부산대학교 도서관

A novel microwave sensor based on a branch line coupler (BLC) embedded with split ring resonators (SRRs) is proposed here for thickness and displacement measurement of thin dielectric layers. The SRRs introduce a transmission zero (TZ) in the BLC’s transmission coefficient, which serves as the sensing parameter. The sensor exhibits a compact design due to the integration of the sensing elements (SRRs) within the host structure (BLC), eliminating the need for additional space. The sensor demonstrates a robust performance against environmental factors due to the differential operation between the direct transmission and isolation ports. This differential structure benefits from distinct TZ shifts in the transmission coefficient caused by the material under test (MUT), whereas the isolation port remains relatively unaffected.
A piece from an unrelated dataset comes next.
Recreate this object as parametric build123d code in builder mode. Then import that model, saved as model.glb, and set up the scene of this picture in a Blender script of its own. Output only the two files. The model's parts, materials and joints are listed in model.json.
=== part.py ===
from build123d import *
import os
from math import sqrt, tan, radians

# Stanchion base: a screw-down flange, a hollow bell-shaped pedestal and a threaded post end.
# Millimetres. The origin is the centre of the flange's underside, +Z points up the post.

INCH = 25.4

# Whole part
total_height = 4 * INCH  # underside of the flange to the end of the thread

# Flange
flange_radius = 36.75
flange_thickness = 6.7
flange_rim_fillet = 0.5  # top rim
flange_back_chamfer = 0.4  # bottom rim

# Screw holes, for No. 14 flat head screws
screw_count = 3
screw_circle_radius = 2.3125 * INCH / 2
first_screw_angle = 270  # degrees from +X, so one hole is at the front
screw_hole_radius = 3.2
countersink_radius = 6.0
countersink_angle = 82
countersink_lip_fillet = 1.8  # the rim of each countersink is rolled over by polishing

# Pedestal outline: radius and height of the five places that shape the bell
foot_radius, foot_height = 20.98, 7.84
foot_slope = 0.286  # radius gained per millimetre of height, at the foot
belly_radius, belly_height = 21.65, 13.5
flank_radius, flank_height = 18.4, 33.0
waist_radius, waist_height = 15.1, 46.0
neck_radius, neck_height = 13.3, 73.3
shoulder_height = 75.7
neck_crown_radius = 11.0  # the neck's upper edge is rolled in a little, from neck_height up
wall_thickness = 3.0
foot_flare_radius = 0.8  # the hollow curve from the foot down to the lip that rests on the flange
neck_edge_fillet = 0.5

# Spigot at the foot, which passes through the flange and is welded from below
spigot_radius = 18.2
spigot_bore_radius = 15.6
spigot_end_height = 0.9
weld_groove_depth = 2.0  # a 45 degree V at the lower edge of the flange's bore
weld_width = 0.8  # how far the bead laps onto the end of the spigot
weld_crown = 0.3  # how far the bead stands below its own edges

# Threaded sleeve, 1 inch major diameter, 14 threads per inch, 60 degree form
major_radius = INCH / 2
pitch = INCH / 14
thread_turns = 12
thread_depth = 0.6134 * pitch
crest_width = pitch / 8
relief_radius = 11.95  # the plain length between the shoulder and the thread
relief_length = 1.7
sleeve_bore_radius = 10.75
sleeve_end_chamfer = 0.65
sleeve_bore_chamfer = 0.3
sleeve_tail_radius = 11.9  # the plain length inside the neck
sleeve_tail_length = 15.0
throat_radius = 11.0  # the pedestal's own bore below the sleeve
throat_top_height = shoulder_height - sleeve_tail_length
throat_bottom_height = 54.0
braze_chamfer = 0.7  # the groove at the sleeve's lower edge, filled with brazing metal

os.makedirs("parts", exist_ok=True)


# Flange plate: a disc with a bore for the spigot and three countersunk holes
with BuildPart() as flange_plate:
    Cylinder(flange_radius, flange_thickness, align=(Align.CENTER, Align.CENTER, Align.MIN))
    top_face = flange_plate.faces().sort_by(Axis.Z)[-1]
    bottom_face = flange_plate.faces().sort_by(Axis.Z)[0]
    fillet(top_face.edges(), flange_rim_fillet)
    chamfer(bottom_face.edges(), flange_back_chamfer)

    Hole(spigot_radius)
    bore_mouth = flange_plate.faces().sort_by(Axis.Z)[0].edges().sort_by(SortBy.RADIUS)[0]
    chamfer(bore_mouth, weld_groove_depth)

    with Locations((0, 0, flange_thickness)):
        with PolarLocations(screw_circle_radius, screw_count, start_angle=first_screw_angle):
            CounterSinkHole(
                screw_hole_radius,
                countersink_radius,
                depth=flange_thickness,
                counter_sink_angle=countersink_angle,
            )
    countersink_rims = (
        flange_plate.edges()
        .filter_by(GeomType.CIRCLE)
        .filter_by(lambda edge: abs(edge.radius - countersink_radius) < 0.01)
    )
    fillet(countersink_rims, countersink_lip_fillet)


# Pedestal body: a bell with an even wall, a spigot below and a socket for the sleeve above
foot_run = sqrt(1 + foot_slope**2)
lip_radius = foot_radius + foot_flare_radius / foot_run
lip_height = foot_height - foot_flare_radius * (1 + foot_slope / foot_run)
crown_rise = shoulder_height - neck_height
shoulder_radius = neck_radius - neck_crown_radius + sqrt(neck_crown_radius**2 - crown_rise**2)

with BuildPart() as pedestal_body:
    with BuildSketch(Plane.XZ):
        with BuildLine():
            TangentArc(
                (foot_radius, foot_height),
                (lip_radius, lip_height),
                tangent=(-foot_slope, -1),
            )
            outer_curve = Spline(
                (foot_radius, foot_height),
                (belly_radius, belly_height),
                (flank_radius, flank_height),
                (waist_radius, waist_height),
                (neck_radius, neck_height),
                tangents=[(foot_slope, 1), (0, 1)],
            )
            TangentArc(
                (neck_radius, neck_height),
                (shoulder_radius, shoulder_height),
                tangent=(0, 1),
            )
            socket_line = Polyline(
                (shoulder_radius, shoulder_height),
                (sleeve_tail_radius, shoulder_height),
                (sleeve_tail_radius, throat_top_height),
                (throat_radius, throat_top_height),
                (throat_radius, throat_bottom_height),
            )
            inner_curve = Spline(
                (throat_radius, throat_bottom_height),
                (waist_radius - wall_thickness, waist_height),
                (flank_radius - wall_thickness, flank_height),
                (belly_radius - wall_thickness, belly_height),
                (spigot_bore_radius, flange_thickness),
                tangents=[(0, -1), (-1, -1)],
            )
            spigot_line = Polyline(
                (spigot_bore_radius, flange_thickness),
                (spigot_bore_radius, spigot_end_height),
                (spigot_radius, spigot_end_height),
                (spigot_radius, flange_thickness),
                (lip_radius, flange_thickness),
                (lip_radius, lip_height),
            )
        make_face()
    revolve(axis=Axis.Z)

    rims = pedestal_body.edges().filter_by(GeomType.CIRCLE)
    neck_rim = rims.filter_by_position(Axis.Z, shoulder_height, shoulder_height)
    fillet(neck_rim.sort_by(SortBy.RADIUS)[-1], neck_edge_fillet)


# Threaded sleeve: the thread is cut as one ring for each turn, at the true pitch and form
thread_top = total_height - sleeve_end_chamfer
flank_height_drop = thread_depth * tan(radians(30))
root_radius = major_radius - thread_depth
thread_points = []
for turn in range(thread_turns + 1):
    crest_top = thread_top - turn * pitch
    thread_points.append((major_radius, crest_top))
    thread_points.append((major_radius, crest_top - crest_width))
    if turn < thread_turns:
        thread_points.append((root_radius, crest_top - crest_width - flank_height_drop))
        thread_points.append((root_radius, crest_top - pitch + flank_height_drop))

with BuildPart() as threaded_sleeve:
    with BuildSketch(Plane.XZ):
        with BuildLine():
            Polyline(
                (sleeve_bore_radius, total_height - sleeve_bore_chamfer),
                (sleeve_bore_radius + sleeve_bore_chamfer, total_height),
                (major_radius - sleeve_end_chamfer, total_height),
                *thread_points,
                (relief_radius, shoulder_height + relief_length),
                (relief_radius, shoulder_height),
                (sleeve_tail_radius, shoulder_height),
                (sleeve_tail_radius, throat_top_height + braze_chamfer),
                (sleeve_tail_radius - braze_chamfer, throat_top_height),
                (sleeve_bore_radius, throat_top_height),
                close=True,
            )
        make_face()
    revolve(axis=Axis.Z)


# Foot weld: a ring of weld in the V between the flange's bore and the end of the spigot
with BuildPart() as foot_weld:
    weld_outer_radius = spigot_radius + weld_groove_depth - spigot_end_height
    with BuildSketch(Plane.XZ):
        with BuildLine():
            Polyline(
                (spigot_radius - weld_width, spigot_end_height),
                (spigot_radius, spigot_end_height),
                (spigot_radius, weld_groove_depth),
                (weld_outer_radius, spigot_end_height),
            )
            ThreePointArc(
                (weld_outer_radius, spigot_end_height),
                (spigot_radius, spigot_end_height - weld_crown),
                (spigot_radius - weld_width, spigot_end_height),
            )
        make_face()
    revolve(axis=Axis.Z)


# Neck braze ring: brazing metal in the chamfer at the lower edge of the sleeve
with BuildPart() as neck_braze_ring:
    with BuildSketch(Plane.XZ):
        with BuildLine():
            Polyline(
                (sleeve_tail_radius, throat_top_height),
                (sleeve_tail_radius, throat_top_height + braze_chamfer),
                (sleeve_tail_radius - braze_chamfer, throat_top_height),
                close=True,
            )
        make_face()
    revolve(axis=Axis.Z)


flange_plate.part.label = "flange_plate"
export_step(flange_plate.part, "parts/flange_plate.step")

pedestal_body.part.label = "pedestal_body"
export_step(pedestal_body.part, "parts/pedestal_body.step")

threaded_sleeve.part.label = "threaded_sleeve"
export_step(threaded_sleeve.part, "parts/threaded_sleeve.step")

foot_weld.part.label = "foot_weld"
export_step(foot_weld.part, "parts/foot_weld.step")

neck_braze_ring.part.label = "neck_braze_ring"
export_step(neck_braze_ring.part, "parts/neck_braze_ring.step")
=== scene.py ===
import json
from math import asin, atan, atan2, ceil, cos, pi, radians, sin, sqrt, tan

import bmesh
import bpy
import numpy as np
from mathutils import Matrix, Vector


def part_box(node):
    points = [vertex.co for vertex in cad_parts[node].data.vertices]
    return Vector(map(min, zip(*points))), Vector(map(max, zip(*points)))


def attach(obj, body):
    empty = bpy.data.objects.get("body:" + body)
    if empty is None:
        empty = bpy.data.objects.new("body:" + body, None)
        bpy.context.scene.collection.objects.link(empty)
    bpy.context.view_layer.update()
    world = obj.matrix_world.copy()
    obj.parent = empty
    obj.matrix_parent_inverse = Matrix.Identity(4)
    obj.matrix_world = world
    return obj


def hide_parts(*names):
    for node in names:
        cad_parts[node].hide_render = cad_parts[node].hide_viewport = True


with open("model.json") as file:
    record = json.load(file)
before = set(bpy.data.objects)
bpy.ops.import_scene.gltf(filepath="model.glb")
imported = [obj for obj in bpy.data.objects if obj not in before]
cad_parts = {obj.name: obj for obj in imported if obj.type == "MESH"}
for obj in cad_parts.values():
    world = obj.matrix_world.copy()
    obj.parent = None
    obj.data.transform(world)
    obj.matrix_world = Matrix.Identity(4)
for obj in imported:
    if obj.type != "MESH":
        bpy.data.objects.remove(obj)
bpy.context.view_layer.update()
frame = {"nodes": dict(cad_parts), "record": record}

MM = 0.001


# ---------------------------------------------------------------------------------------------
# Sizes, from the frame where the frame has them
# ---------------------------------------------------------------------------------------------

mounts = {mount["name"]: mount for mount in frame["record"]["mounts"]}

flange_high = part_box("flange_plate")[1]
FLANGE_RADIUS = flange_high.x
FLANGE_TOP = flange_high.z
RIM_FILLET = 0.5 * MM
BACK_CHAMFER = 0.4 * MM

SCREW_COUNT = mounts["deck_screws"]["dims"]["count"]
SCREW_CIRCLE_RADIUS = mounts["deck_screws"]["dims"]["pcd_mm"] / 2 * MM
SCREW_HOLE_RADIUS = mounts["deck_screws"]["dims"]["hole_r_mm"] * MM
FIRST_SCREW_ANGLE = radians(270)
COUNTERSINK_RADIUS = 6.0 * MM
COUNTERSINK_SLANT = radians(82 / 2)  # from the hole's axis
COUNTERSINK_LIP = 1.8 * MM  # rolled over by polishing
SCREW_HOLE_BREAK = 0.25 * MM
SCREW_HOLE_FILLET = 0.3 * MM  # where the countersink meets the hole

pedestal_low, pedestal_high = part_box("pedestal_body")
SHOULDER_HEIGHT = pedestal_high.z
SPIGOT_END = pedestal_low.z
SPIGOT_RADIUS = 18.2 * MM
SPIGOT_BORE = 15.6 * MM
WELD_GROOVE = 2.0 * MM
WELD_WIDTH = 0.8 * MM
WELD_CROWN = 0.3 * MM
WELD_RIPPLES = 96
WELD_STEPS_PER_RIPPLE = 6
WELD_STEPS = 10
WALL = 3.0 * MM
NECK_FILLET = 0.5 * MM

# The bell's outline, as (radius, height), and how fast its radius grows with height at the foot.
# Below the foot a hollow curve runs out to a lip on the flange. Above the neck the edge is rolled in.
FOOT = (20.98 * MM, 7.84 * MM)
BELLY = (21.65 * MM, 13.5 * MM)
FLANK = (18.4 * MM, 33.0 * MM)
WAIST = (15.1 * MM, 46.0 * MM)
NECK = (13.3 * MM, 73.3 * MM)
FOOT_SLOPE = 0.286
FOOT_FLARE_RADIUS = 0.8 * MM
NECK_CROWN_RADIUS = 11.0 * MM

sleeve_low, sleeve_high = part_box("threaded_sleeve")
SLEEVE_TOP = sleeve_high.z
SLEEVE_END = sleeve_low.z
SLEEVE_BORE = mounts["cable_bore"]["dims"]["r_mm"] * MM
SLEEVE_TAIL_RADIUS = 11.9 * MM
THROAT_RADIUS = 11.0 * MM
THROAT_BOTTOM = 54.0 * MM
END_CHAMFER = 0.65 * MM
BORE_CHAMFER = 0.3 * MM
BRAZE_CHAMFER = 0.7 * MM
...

This approach also eliminates the need for two separate sensing sections, typically required for differential sensors, effectively reducing the sensor size. The proposed sensor achieves a high sensitivity of 26.5% (1/mm), surpassing the performance of the existing thickness sensors. The fabricated prototype sensor exhibits a smaller normalized sensing area compared with the existing sensors. In addition, a displacement analysis reveals a correlation between TZ variations and MUT displacement in both $x$ and $y$ coordinates, demonstrating the sensor’s potential for displacement measurement. Overall, the proposed microwave sensor offers a compact, robust, and sensitive solution for thickness and displacement measurement of thin dielectric layers, making it a promising tool for various applications.